→ Items from a data source
----------------------------------------

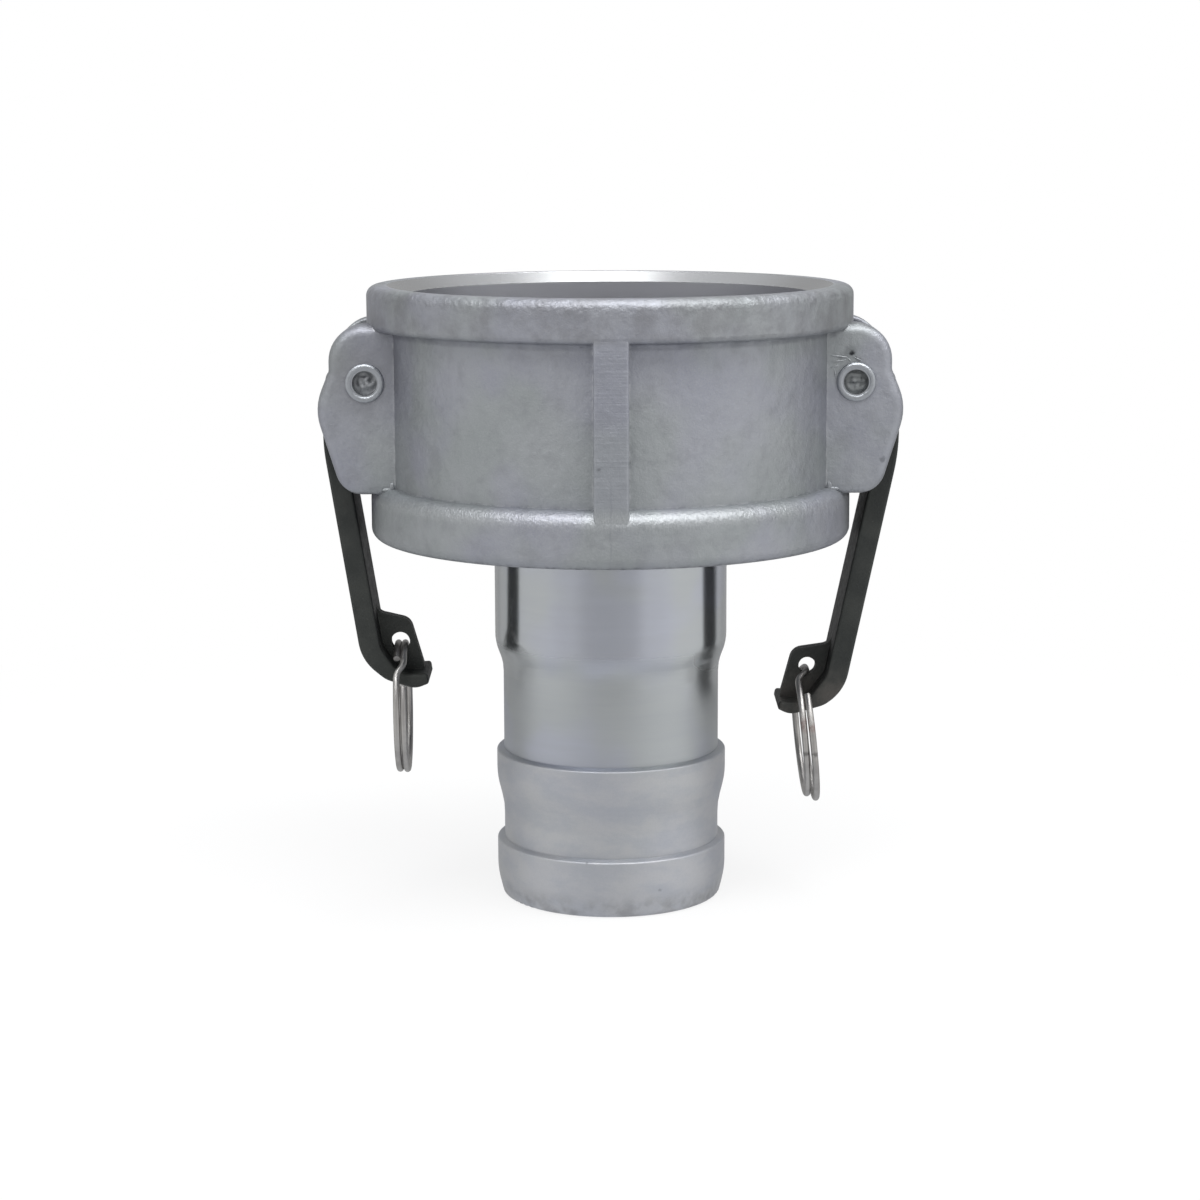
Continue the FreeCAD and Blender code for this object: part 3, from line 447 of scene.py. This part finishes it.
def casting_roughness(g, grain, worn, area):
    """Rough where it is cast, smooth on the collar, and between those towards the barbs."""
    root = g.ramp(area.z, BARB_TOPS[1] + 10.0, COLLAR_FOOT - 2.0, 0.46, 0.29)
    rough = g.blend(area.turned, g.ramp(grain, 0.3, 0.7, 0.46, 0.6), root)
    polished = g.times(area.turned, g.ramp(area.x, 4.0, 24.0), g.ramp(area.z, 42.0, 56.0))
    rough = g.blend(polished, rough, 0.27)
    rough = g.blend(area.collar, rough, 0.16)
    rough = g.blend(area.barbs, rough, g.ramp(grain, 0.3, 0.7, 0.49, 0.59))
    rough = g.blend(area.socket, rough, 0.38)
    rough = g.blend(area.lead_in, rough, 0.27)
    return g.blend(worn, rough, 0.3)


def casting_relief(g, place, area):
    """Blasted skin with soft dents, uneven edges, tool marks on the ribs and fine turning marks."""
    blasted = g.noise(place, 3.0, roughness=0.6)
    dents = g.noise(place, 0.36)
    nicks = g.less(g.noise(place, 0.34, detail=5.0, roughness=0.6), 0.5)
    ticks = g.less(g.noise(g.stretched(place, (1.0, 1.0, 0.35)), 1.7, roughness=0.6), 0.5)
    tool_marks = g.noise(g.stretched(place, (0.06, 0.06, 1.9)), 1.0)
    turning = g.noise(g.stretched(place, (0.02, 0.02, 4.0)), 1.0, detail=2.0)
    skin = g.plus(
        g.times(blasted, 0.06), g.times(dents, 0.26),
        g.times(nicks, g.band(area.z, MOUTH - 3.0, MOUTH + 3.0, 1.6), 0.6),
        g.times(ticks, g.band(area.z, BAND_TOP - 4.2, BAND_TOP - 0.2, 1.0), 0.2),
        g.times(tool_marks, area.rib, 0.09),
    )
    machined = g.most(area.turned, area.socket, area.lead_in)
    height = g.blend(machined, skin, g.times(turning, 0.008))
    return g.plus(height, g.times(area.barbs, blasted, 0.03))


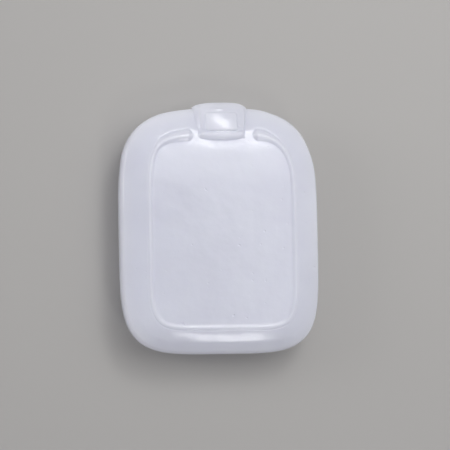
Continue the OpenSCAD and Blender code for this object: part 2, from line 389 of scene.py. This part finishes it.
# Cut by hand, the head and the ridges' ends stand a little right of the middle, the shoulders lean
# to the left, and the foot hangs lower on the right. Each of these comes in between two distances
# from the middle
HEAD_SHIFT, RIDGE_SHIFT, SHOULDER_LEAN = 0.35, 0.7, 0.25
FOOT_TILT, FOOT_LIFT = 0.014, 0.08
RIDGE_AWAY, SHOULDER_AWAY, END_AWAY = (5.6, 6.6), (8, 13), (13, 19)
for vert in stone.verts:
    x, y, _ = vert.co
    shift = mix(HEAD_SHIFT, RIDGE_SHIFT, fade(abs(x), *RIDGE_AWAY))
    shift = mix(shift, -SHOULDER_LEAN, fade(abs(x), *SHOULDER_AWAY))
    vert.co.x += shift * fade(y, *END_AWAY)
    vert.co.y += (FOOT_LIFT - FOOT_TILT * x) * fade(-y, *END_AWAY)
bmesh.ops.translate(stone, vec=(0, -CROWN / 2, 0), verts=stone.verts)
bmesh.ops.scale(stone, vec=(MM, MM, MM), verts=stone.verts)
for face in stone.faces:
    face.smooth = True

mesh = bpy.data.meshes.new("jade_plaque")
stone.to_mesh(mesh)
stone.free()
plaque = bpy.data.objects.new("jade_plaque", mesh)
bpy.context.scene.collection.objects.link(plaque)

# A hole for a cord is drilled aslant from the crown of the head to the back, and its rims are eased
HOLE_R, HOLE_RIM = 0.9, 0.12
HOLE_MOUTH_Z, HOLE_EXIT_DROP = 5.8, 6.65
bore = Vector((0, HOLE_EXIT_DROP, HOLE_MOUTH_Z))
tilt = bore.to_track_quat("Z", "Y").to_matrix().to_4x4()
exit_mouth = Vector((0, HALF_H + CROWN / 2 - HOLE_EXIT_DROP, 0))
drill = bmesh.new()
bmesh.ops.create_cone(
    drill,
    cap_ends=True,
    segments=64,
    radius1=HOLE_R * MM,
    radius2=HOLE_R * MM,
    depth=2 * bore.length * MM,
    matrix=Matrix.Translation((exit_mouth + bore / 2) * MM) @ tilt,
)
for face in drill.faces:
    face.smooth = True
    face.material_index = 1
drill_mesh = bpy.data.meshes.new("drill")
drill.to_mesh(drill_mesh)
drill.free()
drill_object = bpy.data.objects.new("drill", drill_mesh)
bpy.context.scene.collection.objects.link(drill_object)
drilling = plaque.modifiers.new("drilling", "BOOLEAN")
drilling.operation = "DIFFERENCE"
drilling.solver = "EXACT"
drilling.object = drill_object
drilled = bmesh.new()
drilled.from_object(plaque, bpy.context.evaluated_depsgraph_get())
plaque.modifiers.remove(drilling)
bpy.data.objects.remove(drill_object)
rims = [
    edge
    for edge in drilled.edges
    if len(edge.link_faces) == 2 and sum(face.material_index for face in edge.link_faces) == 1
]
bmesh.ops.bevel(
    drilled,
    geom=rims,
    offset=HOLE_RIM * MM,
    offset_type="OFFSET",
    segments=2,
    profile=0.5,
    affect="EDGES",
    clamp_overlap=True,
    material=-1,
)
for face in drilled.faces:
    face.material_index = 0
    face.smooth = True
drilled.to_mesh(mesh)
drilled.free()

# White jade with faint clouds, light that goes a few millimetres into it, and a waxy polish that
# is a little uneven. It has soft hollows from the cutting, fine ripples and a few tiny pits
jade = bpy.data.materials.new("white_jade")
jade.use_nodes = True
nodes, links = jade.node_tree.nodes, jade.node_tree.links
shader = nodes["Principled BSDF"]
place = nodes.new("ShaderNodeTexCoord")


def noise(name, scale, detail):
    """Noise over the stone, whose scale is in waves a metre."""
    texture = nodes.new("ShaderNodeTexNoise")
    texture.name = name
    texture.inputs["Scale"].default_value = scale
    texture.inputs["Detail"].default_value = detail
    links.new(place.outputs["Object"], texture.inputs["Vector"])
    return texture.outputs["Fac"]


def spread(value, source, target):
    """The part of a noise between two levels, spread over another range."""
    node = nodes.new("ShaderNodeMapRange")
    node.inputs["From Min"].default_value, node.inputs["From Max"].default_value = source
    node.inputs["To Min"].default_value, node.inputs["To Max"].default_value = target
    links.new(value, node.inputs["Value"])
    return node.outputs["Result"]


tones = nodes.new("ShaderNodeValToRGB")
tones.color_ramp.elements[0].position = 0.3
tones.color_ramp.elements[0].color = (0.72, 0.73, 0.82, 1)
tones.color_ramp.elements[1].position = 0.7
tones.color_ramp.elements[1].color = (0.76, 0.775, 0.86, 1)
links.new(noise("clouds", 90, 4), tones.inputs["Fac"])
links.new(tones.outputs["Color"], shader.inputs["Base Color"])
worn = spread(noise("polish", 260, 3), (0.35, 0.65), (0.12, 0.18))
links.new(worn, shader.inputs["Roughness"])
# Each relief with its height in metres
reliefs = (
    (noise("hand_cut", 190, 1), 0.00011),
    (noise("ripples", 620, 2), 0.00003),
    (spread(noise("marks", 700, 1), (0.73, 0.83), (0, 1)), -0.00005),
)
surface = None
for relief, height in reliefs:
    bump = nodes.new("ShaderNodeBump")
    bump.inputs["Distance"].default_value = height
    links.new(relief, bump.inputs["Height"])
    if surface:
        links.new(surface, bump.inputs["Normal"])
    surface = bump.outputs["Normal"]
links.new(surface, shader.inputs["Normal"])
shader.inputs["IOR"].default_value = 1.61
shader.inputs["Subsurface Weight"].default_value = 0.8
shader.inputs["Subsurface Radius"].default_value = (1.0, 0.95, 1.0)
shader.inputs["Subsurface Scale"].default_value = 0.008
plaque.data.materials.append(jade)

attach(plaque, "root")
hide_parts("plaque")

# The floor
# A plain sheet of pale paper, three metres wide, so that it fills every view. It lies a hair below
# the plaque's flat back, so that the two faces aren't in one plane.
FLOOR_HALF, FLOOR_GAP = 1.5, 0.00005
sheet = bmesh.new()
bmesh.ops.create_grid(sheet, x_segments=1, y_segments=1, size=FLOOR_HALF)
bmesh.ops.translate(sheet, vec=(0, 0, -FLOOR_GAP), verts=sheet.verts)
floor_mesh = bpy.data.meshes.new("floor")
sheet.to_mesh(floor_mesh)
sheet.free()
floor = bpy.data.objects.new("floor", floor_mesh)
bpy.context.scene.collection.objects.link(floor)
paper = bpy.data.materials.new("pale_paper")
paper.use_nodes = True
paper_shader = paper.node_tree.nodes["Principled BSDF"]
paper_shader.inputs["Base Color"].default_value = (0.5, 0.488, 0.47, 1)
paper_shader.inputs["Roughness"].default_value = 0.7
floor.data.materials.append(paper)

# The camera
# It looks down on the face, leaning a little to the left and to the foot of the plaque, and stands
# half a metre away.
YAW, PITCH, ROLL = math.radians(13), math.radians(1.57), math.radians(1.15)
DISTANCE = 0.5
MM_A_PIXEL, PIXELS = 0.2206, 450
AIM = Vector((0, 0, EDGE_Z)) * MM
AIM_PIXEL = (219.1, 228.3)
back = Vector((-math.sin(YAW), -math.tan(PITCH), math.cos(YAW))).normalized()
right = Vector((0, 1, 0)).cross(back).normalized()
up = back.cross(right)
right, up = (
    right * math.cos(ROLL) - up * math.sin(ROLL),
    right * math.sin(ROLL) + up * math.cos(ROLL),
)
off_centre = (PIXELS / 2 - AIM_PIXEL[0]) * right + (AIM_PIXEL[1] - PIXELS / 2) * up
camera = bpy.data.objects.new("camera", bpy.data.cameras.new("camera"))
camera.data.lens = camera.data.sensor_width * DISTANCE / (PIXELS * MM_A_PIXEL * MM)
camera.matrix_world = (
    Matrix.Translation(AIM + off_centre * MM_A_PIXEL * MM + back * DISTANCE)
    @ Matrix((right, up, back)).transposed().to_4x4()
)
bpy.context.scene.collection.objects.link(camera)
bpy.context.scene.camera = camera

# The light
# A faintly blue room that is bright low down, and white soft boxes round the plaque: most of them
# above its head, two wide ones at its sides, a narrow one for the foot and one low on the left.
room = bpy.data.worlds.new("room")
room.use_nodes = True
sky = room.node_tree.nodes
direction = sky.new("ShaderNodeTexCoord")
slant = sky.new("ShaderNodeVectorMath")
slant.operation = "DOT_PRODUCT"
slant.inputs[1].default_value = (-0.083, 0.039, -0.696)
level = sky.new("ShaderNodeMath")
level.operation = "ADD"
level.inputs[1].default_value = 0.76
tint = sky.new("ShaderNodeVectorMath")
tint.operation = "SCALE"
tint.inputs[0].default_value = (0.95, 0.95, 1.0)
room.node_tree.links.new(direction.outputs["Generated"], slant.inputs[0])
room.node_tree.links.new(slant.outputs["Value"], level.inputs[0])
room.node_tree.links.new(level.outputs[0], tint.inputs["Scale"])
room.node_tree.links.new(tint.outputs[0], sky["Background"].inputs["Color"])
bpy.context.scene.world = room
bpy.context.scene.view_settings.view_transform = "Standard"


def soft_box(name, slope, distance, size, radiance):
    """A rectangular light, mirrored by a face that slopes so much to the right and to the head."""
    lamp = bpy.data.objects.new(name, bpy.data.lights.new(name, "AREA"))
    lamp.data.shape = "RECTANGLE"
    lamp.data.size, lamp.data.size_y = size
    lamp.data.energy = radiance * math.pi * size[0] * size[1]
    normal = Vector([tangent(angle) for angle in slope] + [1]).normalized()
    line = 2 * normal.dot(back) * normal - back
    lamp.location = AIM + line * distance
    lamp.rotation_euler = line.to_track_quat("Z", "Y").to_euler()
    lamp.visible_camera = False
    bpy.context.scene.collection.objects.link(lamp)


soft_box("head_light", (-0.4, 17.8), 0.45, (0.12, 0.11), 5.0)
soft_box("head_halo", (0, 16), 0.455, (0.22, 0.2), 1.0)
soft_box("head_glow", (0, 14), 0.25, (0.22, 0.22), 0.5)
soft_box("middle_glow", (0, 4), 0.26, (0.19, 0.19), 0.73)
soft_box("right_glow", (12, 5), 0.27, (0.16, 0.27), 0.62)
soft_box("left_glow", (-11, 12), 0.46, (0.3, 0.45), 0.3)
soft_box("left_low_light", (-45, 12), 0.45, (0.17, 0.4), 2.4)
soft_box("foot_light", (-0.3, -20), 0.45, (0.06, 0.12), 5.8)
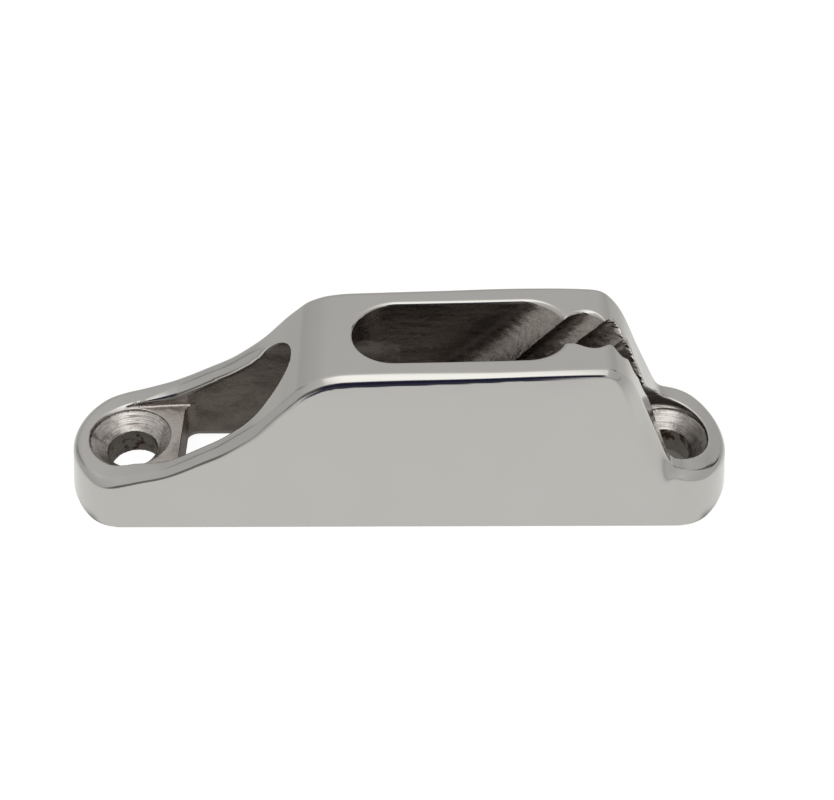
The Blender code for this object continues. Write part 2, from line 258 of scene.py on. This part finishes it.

----------------------------------------

→ Goal
Look for lines containing the string "code" and copy them all.

→ Answer below
Continue the FreeCAD and Blender code for this object: part 3, from line 447 of scene.py. This part finishes it.
Continue the OpenSCAD and Blender code for this object: part 2, from line 389 of scene.py. This part finishes it.
The Blender code for this object continues. Write part 2, from line 258 of scene.py on. This part finishes it.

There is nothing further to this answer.